-- Start GIVEN MATERIAL --

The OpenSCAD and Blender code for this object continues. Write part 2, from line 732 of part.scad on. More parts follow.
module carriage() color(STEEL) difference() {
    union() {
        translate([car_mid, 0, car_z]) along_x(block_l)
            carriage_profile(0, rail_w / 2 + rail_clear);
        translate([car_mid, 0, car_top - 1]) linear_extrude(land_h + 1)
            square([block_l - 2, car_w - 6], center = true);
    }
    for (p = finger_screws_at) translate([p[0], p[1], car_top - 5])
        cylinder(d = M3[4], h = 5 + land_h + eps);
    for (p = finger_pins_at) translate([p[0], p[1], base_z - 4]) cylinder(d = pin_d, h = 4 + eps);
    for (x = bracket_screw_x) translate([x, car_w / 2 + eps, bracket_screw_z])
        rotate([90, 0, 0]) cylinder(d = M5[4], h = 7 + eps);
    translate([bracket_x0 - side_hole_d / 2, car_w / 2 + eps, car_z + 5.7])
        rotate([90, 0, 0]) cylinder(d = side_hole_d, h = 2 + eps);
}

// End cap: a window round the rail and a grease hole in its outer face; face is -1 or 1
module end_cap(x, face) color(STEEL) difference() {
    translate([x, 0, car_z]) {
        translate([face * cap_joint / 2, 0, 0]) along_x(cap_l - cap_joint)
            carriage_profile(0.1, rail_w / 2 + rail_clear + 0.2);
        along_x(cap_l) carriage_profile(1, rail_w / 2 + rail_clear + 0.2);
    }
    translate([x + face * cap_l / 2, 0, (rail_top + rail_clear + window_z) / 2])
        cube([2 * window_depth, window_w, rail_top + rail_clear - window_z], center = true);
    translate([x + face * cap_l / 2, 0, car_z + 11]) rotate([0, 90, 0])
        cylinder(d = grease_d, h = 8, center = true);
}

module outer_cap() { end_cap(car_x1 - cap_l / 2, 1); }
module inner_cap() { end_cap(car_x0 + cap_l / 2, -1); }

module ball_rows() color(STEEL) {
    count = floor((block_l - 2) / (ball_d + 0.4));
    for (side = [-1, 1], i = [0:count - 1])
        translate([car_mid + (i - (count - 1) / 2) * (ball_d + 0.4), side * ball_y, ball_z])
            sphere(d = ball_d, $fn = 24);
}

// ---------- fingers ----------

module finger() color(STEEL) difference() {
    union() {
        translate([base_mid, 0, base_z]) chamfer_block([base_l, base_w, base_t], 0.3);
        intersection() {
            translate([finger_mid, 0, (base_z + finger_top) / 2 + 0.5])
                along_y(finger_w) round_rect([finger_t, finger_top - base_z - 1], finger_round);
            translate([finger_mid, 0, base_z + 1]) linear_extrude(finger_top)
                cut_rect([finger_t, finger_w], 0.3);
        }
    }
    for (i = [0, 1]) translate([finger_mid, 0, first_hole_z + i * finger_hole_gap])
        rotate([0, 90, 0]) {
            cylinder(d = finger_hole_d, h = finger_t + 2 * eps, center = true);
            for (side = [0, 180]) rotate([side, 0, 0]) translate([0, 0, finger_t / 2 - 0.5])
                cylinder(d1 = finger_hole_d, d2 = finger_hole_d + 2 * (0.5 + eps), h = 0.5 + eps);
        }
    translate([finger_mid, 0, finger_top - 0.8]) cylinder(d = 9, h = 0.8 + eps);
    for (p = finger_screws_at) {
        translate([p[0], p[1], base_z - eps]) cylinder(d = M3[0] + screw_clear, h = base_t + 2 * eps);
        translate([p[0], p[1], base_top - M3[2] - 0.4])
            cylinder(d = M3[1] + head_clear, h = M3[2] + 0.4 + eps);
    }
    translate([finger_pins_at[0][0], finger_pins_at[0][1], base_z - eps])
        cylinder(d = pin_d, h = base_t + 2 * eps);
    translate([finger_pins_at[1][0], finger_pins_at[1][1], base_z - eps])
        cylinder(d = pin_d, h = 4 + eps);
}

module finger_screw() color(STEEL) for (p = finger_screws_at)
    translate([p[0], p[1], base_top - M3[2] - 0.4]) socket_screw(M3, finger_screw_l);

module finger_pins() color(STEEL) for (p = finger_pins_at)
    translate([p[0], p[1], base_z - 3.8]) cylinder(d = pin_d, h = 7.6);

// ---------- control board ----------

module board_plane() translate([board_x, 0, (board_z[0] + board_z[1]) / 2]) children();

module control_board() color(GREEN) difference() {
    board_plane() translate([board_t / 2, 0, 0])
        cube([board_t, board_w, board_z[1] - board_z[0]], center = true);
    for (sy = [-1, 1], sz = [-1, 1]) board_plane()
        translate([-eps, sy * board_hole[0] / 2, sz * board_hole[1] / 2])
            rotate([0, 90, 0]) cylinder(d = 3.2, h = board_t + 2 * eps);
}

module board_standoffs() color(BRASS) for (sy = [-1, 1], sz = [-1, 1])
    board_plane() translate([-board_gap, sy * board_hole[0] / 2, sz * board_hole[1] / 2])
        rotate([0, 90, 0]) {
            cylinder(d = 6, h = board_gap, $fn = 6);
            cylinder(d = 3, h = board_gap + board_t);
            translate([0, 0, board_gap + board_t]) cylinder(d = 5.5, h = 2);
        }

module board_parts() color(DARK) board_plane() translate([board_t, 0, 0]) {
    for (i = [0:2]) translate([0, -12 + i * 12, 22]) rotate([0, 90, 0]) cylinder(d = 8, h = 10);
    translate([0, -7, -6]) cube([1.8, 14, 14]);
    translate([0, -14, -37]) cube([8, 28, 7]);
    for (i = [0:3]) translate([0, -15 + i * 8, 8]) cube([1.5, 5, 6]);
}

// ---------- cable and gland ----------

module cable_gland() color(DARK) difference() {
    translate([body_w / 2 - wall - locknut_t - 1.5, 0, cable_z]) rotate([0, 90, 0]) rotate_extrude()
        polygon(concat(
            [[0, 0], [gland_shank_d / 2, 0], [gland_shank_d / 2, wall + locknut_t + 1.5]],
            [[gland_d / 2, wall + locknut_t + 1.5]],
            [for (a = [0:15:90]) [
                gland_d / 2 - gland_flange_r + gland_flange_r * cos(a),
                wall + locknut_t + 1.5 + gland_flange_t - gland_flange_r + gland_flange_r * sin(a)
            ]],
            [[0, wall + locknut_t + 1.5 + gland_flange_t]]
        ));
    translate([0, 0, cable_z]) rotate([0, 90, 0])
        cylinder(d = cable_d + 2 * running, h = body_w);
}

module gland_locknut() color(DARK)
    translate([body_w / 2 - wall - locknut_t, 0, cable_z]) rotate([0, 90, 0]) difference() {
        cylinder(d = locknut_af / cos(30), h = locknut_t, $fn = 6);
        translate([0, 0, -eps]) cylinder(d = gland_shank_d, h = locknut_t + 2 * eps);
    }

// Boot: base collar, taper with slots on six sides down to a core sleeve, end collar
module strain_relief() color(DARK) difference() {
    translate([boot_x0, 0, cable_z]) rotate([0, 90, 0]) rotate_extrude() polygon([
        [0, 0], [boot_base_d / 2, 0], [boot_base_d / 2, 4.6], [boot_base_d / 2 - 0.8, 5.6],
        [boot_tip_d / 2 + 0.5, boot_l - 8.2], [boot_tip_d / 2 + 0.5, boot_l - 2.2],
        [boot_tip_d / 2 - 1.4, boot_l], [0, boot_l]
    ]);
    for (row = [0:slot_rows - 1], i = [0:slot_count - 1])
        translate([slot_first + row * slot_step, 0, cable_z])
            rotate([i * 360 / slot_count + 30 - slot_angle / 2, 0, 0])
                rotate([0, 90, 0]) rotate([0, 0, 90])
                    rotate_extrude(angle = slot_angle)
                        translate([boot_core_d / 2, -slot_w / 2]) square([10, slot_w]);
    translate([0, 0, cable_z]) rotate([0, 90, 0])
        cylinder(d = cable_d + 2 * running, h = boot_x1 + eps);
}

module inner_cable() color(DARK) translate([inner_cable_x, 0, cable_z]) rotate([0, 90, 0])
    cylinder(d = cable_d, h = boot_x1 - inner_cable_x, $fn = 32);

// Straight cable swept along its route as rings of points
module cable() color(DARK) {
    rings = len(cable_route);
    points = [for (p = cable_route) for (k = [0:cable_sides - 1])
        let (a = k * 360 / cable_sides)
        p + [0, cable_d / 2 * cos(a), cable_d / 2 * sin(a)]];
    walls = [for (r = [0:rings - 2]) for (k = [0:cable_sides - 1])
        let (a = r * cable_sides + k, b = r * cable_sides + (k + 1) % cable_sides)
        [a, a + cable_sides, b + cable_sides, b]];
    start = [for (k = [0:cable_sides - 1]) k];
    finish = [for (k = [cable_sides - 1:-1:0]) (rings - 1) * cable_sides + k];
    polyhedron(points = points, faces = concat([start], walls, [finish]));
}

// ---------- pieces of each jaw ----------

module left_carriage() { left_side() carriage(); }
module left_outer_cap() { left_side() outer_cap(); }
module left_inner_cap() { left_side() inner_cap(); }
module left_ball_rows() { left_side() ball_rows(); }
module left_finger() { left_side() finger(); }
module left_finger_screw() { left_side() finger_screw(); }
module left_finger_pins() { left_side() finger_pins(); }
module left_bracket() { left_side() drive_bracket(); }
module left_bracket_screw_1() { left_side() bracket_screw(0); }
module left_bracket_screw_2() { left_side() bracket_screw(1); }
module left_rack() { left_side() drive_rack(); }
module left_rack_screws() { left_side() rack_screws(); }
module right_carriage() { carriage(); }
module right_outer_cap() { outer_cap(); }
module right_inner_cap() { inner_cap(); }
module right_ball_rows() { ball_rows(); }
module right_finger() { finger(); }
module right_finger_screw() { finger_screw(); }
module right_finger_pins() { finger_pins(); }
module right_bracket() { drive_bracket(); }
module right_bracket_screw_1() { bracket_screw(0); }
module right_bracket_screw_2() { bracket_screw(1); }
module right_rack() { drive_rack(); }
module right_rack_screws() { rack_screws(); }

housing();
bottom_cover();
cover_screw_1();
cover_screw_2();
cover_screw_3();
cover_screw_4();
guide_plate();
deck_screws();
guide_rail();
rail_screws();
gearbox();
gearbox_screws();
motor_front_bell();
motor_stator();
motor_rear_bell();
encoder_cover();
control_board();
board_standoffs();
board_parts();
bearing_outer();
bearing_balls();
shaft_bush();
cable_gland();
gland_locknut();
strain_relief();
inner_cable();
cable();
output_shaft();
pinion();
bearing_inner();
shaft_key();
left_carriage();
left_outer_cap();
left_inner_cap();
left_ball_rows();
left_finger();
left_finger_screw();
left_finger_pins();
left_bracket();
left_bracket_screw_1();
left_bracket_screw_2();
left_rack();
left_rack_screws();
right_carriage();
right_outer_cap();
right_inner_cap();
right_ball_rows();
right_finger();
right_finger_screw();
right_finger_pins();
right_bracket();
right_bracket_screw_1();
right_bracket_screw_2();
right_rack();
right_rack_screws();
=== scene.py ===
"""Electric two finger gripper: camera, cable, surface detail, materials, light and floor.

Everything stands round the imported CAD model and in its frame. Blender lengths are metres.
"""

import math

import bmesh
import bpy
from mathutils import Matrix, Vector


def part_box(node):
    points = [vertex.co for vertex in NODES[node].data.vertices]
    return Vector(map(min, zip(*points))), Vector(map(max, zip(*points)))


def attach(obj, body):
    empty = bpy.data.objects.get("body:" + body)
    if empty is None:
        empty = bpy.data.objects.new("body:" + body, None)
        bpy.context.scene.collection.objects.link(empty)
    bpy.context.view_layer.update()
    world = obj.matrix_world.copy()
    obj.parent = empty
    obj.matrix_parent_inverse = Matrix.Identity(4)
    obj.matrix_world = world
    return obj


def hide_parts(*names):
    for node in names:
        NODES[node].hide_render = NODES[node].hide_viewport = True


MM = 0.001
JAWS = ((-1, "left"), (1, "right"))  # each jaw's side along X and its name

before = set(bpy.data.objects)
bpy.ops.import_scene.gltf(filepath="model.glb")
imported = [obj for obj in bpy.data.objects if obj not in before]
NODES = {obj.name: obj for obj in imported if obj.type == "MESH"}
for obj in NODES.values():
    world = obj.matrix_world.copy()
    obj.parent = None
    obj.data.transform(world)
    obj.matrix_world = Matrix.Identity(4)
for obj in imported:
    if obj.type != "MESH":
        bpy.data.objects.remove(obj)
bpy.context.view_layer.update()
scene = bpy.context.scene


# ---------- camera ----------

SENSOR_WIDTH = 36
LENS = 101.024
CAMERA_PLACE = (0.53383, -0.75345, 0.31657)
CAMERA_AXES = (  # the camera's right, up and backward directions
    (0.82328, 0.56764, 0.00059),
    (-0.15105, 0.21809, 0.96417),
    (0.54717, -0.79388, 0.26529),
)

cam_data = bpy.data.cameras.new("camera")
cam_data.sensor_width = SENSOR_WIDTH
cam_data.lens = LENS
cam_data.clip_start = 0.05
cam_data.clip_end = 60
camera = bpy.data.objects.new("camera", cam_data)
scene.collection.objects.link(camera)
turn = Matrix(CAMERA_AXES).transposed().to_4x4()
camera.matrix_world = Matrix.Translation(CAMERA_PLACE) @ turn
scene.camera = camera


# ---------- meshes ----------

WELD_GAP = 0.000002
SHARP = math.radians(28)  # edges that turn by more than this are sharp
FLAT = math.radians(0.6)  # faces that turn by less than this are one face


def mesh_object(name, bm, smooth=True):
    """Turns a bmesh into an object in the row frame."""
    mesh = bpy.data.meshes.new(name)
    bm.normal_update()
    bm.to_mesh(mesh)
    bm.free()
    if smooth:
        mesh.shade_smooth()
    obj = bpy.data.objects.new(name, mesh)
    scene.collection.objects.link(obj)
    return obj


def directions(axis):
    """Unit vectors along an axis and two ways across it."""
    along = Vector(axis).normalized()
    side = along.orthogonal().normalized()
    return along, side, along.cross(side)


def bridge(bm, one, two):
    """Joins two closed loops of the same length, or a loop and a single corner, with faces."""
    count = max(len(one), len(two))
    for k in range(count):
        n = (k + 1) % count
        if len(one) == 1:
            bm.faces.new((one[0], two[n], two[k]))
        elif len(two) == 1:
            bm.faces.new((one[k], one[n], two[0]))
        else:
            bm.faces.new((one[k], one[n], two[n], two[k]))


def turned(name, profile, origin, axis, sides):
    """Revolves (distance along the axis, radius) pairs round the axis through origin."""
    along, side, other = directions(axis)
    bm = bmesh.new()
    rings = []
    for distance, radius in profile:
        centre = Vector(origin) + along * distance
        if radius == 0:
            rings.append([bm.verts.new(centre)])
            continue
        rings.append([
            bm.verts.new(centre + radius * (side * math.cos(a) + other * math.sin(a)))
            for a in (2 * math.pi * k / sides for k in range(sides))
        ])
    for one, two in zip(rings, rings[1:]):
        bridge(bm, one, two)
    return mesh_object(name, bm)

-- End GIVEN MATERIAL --

YOUR TASK
Return exactly the lines above from the line that has "right_bracket();" through the line that has "if empty is", inclusive, and nothing else.

REPLY
right_bracket();
right_bracket_screw_1();
right_bracket_screw_2();
right_rack();
right_rack_screws();
=== scene.py ===
"""Electric two finger gripper: camera, cable, surface detail, materials, light and floor.

Everything stands round the imported CAD model and in its frame. Blender lengths are metres.
"""

import math

import bmesh
import bpy
from mathutils import Matrix, Vector


def part_box(node):
    points = [vertex.co for vertex in NODES[node].data.vertices]
    return Vector(map(min, zip(*points))), Vector(map(max, zip(*points)))


def attach(obj, body):
    empty = bpy.data.objects.get("body:" + body)
    if empty is None:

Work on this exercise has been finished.